Well, save for a finale which is unexpectedly brutal for a PG movie (to wit: Natsuo doesn't know karate, but he knows ka-razy!), Collision Course is standard procedure for its genre. Even getting past the leaden xenophobia, there are so many clichés on parade (barroom brawling, inebriated bonding, chase-giving cars slamming into fruit carts and flower stands) that Siskel & Ebert could've fueled an entire "They'll Do It Everytime!" episode on just this movie. Costas is a slovenly bachelor for whom Natsuo is like a mail-order Felix Unger. He cuffs the foreigner to the steering wheel to pursue a purse-snatcher, but it's the bound outsmarting the blind. Scully is a God-fearing survivalist wacko who doesn't even graze the heroes despite his arsenal of rocket launchers, automatic rifles and hand grenades. Lewis Teague turns pedestrian on the action scenes, and it's not as if Leno and Morita's banter, written by Robert (The First Power) Resnikoff and Frank D. Namei, tries to compensate with fresh humor.

Morita, who was actually a comedian back when, is at his best when he's most bemused by his inner city surroundings, from the doorbells on front porches to the inequities of the justice system. Leno, meanwhile, may be just a little too low-key to command the screen. Meant to be a fast-talking rogue and ladies' man, his moony (and moon-shaped) face hits the sweet spot between George Clooney and Robert Z'Dar, and there's an unfortunate squeak in his voice that he mistakes for "dramatic." His métier is purely comedic, like when he calms a hysterical woman on a hotel elevator down by screaming, "Shut up, lady! You're not on a game show!" There isn't a solidly-written female in the cast, to be sure, as Leno is counted on to generate chemistry with either Pat Morita or Ernie Hudson (playing Costas' doormat sidekick, Shortcut).

And comic moments are to be found, if fleetingly and frustratingly undone by conventional punch lines. The aforementioned brawl involves Natsuo initially being accosted by a group of affluent bowling alley goons (including Mike Starr in a brief role) before Kosnic's disdain for diplomacy causes all hell to break loose. Indeed, given more dialogue here than in Raising Arizona, Cobb is an amusing lunkhead, while Tom (Manhunter) Noonan, who forever looks like a new age healer brainwashed by the Manson Family, puts a wisecracking touch on his perennially psychotic demeanor early on. But Chris Sarandon, saddled with a John Oates ‘stache, is powered entirely on whatever traces of snark he didn't burn as the delightfully cocky bloodsucker from Fright Night, coming across as a mediocre heavy. And the dismally broad material routinely lets down reliable talents like Morita and Hudson.

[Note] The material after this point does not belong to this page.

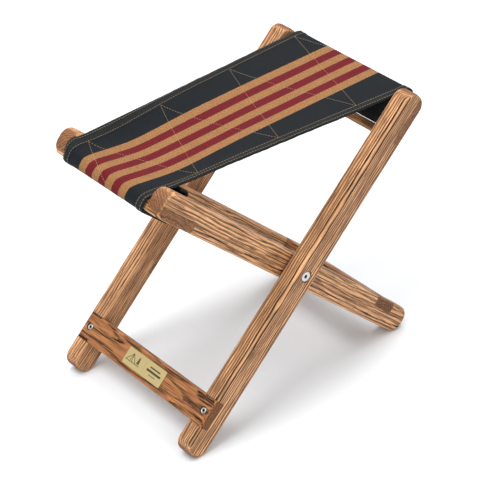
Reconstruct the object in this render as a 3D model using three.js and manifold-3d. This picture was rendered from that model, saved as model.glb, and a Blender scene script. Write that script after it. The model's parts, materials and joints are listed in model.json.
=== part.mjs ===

Collision Course seems like it should be an all-time stinker on the level of Leonard Part 6 or Mac & Me, but it seems as though this film has thoroughly evaporated since 1992. And rightfully so, as it didn't damage Leno's reputation and was shrugged off by Pat Morita for the next couple of Karate Kid sequels. Lewis Teague, however, had only one more mainstream project in him with Navy Seals before sticking to TV for the remainder of his career, kind of like Jay Leno. Despite the efforts on the internet to condense the film to adequate rubbernecking length, Collision Course is hardly Showdown in Little Tokyo let alone Another 48 Hrs.

It is so, how do the Japanese put it, "wasure rare-gachina."